**Do this**.
Write out all entries word for word.

[BEGIN Record extracts]

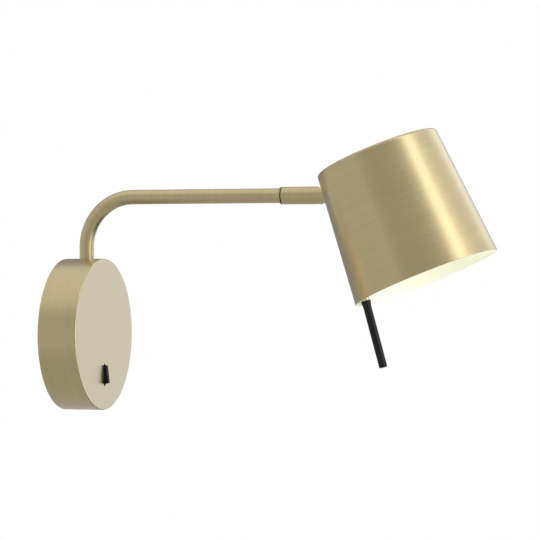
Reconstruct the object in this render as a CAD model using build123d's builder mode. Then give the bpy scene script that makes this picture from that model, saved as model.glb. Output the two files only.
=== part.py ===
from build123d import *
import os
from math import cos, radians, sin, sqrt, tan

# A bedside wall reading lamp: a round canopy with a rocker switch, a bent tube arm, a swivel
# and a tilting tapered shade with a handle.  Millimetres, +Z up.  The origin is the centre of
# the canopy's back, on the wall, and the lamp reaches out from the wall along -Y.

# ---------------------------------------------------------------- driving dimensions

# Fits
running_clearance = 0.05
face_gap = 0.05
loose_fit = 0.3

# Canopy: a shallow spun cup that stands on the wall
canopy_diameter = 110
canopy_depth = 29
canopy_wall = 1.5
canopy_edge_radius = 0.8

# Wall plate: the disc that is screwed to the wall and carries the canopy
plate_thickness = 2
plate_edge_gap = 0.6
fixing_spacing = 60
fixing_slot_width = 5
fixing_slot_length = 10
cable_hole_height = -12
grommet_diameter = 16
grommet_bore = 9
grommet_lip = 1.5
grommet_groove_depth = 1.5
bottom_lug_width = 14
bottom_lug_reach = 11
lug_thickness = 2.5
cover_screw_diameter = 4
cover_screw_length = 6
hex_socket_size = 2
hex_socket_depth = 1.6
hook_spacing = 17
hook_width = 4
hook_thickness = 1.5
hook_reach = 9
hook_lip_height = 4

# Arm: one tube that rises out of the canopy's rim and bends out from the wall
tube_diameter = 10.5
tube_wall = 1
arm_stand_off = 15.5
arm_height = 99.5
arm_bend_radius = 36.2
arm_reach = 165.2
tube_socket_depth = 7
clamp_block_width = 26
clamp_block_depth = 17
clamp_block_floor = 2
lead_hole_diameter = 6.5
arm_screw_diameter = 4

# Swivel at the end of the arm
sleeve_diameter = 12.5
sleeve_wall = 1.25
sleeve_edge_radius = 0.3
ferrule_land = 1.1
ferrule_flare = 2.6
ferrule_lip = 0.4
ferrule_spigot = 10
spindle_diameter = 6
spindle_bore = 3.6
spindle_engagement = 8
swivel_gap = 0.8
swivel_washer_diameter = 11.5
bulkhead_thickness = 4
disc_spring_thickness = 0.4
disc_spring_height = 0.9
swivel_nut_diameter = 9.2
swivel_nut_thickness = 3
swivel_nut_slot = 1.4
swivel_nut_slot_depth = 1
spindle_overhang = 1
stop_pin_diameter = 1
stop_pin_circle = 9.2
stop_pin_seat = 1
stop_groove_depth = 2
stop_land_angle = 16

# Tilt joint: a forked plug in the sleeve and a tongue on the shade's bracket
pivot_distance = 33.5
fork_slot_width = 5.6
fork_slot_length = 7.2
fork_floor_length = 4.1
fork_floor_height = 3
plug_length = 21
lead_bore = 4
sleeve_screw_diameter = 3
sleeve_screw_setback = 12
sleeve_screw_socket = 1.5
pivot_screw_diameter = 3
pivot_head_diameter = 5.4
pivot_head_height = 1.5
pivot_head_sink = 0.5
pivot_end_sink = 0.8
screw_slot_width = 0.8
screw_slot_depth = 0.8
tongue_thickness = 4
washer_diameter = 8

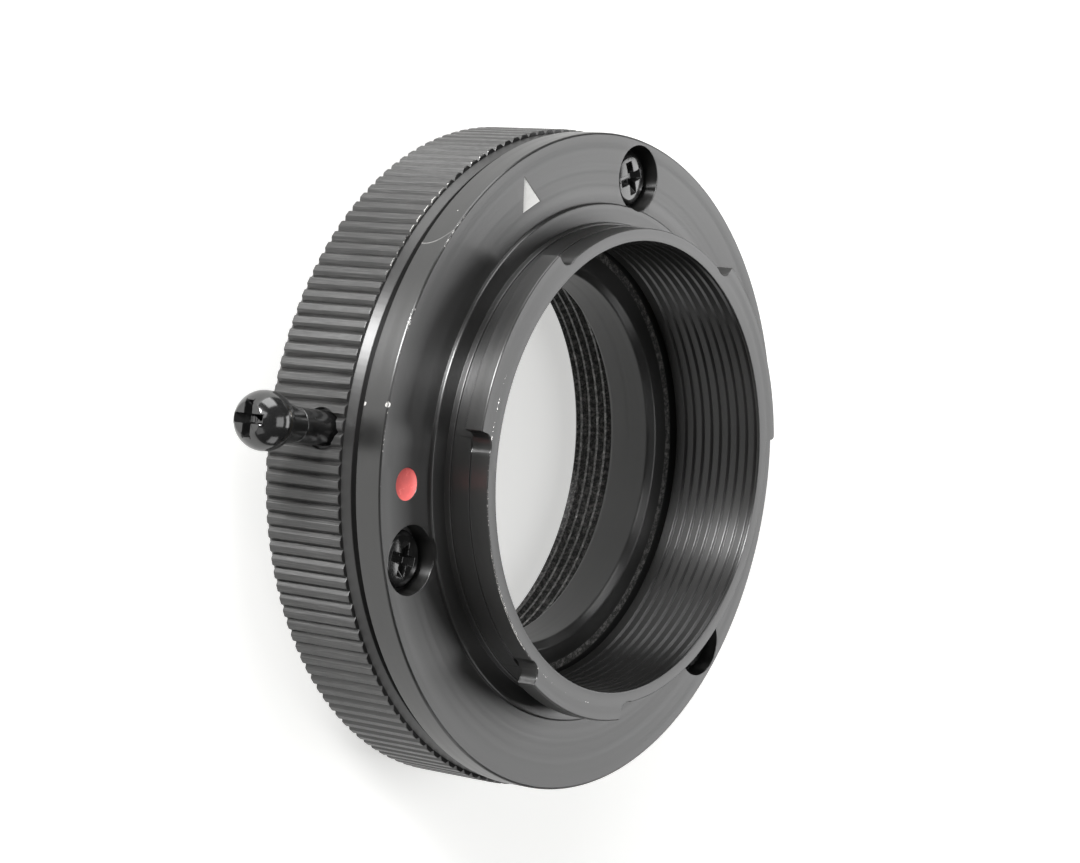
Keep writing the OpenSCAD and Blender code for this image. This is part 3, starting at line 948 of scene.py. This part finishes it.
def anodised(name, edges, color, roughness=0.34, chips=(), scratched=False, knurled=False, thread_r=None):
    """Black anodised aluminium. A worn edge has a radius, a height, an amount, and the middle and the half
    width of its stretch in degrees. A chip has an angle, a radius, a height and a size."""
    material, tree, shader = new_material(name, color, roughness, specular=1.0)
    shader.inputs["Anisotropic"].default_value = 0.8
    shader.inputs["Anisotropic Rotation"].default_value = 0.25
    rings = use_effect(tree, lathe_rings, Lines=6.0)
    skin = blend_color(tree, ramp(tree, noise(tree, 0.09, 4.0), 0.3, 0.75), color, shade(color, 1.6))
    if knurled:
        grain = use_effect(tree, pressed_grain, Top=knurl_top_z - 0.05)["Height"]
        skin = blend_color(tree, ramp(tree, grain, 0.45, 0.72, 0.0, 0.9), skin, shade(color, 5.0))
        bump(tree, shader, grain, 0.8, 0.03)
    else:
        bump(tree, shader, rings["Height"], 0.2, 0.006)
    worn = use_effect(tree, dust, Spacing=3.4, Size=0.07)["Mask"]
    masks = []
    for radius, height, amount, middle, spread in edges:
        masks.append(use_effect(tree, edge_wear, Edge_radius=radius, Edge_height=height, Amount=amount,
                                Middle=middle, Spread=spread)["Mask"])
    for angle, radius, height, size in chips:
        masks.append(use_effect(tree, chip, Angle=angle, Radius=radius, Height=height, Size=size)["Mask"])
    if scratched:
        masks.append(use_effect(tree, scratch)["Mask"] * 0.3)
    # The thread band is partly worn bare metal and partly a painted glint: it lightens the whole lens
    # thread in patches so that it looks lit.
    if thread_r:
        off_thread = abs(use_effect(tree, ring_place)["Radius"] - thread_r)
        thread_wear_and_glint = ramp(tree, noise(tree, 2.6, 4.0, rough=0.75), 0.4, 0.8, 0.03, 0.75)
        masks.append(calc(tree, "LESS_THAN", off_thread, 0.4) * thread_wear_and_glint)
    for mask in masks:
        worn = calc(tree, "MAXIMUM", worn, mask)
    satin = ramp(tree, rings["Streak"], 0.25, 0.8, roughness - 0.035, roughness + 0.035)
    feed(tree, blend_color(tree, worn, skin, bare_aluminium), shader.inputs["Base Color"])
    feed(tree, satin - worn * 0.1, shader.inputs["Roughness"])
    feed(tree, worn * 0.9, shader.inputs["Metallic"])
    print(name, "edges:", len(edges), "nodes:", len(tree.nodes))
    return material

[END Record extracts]

**Task response**.
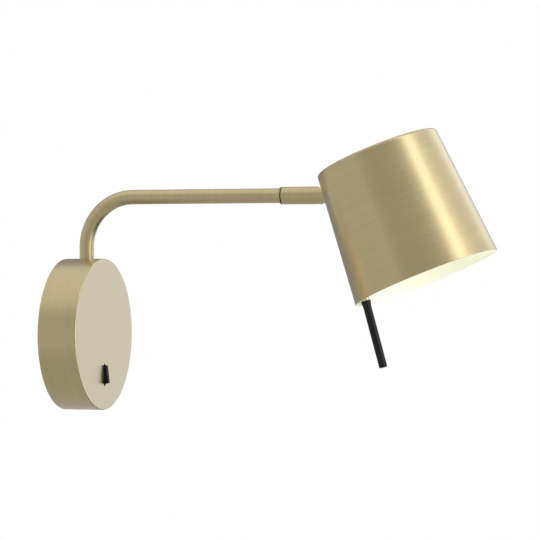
Reconstruct the object in this render as a CAD model using build123d's builder mode. Then give the bpy scene script that makes this picture from that model, saved as model.glb. Output the two files only.
=== part.py ===
from build123d import *
import os
from math import cos, radians, sin, sqrt, tan

# A bedside wall reading lamp: a round canopy with a rocker switch, a bent tube arm, a swivel
# and a tilting tapered shade with a handle.  Millimetres, +Z up.  The origin is the centre of
# the canopy's back, on the wall, and the lamp reaches out from the wall along -Y.

# ---------------------------------------------------------------- driving dimensions

# Fits
running_clearance = 0.05
face_gap = 0.05
loose_fit = 0.3

# Canopy: a shallow spun cup that stands on the wall
canopy_diameter = 110
canopy_depth = 29
canopy_wall = 1.5
canopy_edge_radius = 0.8

# Wall plate: the disc that is screwed to the wall and carries the canopy
plate_thickness = 2
plate_edge_gap = 0.6
fixing_spacing = 60
fixing_slot_width = 5
fixing_slot_length = 10
cable_hole_height = -12
grommet_diameter = 16
grommet_bore = 9
grommet_lip = 1.5
grommet_groove_depth = 1.5
bottom_lug_width = 14
bottom_lug_reach = 11
lug_thickness = 2.5
cover_screw_diameter = 4
cover_screw_length = 6
hex_socket_size = 2
hex_socket_depth = 1.6
hook_spacing = 17
hook_width = 4
hook_thickness = 1.5
hook_reach = 9
hook_lip_height = 4

# Arm: one tube that rises out of the canopy's rim and bends out from the wall
tube_diameter = 10.5
tube_wall = 1
arm_stand_off = 15.5
arm_height = 99.5
arm_bend_radius = 36.2
arm_reach = 165.2
tube_socket_depth = 7
clamp_block_width = 26
clamp_block_depth = 17
clamp_block_floor = 2
lead_hole_diameter = 6.5
arm_screw_diameter = 4

# Swivel at the end of the arm
sleeve_diameter = 12.5
sleeve_wall = 1.25
sleeve_edge_radius = 0.3
ferrule_land = 1.1
ferrule_flare = 2.6
ferrule_lip = 0.4
ferrule_spigot = 10
spindle_diameter = 6
spindle_bore = 3.6
spindle_engagement = 8
swivel_gap = 0.8
swivel_washer_diameter = 11.5
bulkhead_thickness = 4
disc_spring_thickness = 0.4
disc_spring_height = 0.9
swivel_nut_diameter = 9.2
swivel_nut_thickness = 3
swivel_nut_slot = 1.4
swivel_nut_slot_depth = 1
spindle_overhang = 1
stop_pin_diameter = 1
stop_pin_circle = 9.2
stop_pin_seat = 1
stop_groove_depth = 2
stop_land_angle = 16

# Tilt joint: a forked plug in the sleeve and a tongue on the shade's bracket
pivot_distance = 33.5
fork_slot_width = 5.6
fork_slot_length = 7.2
fork_floor_length = 4.1
fork_floor_height = 3
plug_length = 21
lead_bore = 4
sleeve_screw_diameter = 3
sleeve_screw_setback = 12
sleeve_screw_socket = 1.5
pivot_screw_diameter = 3
pivot_head_diameter = 5.4
pivot_head_height = 1.5
pivot_head_sink = 0.5
pivot_end_sink = 0.8
screw_slot_width = 0.8
screw_slot_depth = 0.8
tongue_thickness = 4
washer_diameter = 8

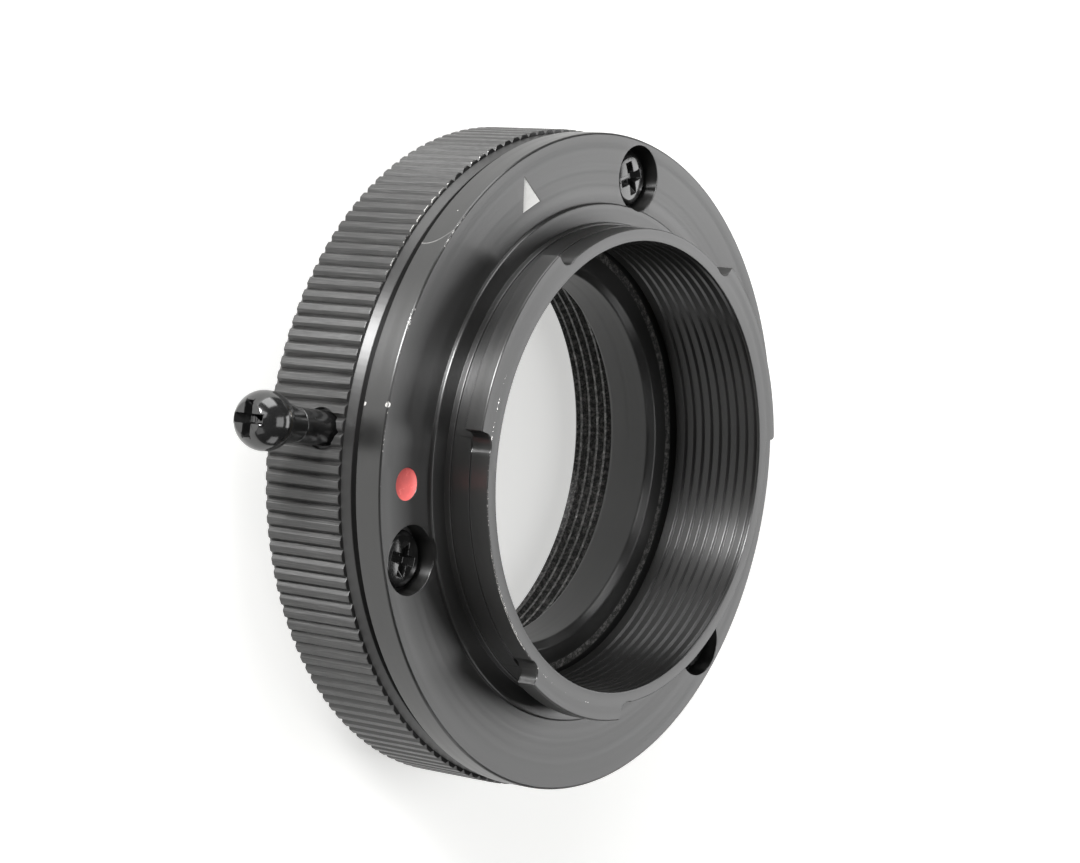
Keep writing the OpenSCAD and Blender code for this image. This is part 3, starting at line 948 of scene.py. This part finishes it.
def anodised(name, edges, color, roughness=0.34, chips=(), scratched=False, knurled=False, thread_r=None):
    """Black anodised aluminium. A worn edge has a radius, a height, an amount, and the middle and the half
    width of its stretch in degrees. A chip has an angle, a radius, a height and a size."""
    material, tree, shader = new_material(name, color, roughness, specular=1.0)
    shader.inputs["Anisotropic"].default_value = 0.8
    shader.inputs["Anisotropic Rotation"].default_value = 0.25
    rings = use_effect(tree, lathe_rings, Lines=6.0)
    skin = blend_color(tree, ramp(tree, noise(tree, 0.09, 4.0), 0.3, 0.75), color, shade(color, 1.6))
    if knurled:
        grain = use_effect(tree, pressed_grain, Top=knurl_top_z - 0.05)["Height"]
        skin = blend_color(tree, ramp(tree, grain, 0.45, 0.72, 0.0, 0.9), skin, shade(color, 5.0))
        bump(tree, shader, grain, 0.8, 0.03)
    else:
        bump(tree, shader, rings["Height"], 0.2, 0.006)
    worn = use_effect(tree, dust, Spacing=3.4, Size=0.07)["Mask"]
    masks = []
    for radius, height, amount, middle, spread in edges:
        masks.append(use_effect(tree, edge_wear, Edge_radius=radius, Edge_height=height, Amount=amount,
                                Middle=middle, Spread=spread)["Mask"])
    for angle, radius, height, size in chips:
        masks.append(use_effect(tree, chip, Angle=angle, Radius=radius, Height=height, Size=size)["Mask"])
    if scratched:
        masks.append(use_effect(tree, scratch)["Mask"] * 0.3)
    # The thread band is partly worn bare metal and partly a painted glint: it lightens the whole lens
    # thread in patches so that it looks lit.
    if thread_r:
        off_thread = abs(use_effect(tree, ring_place)["Radius"] - thread_r)
        thread_wear_and_glint = ramp(tree, noise(tree, 2.6, 4.0, rough=0.75), 0.4, 0.8, 0.03, 0.75)
        masks.append(calc(tree, "LESS_THAN", off_thread, 0.4) * thread_wear_and_glint)
    for mask in masks:
        worn = calc(tree, "MAXIMUM", worn, mask)
    satin = ramp(tree, rings["Streak"], 0.25, 0.8, roughness - 0.035, roughness + 0.035)
    feed(tree, blend_color(tree, worn, skin, bare_aluminium), shader.inputs["Base Color"])
    feed(tree, satin - worn * 0.1, shader.inputs["Roughness"])
    feed(tree, worn * 0.9, shader.inputs["Metallic"])
    print(name, "edges:", len(edges), "nodes:", len(tree.nodes))
    return material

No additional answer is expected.